START

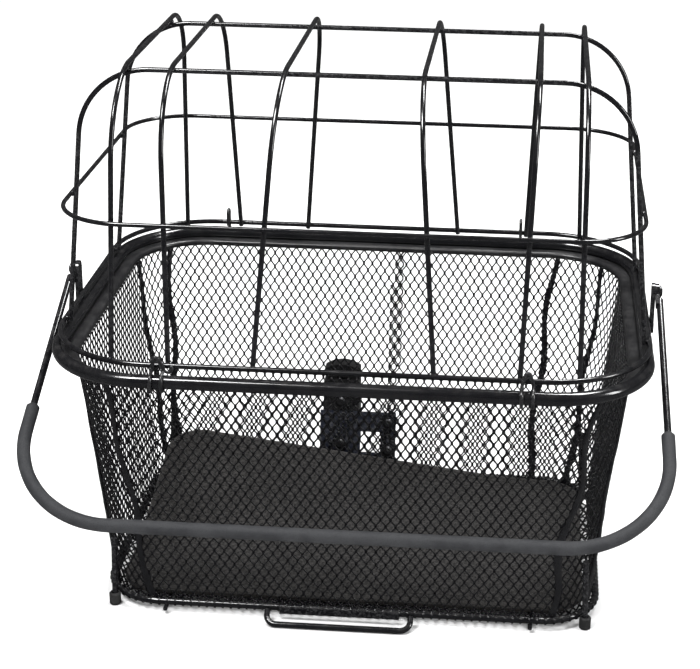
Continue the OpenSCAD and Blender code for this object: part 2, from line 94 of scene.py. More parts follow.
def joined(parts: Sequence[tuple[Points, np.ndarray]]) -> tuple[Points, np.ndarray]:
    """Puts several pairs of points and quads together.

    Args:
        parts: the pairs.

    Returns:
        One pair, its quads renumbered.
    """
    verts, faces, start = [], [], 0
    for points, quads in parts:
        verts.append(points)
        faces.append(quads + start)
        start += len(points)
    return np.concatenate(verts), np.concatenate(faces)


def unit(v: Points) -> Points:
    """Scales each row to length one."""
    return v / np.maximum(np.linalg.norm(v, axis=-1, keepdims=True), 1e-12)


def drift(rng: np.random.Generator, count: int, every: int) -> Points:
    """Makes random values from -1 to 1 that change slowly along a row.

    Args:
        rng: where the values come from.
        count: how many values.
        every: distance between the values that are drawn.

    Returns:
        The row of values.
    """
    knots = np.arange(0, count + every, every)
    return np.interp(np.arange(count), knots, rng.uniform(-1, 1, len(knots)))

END

Please restate the whole listing word for word.

- _EXERCISE SOLUTION_
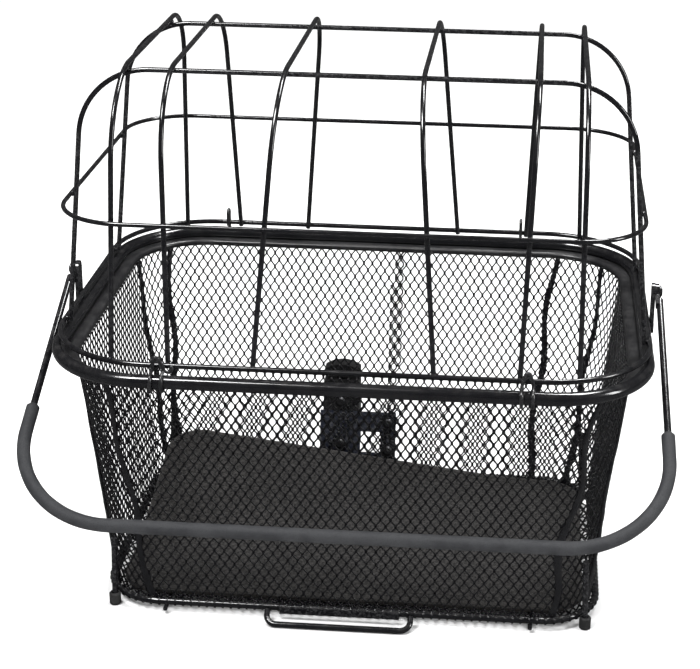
Continue the OpenSCAD and Blender code for this object: part 2, from line 94 of scene.py. More parts follow.
def joined(parts: Sequence[tuple[Points, np.ndarray]]) -> tuple[Points, np.ndarray]:
    """Puts several pairs of points and quads together.

    Args:
        parts: the pairs.

    Returns:
        One pair, its quads renumbered.
    """
    verts, faces, start = [], [], 0
    for points, quads in parts:
        verts.append(points)
        faces.append(quads + start)
        start += len(points)
    return np.concatenate(verts), np.concatenate(faces)


def unit(v: Points) -> Points:
    """Scales each row to length one."""
    return v / np.maximum(np.linalg.norm(v, axis=-1, keepdims=True), 1e-12)


def drift(rng: np.random.Generator, count: int, every: int) -> Points:
    """Makes random values from -1 to 1 that change slowly along a row.

    Args:
        rng: where the values come from.
        count: how many values.
        every: distance between the values that are drawn.

    Returns:
        The row of values.
    """
    knots = np.arange(0, count + every, every)
    return np.interp(np.arange(count), knots, rng.uniform(-1, 1, len(knots)))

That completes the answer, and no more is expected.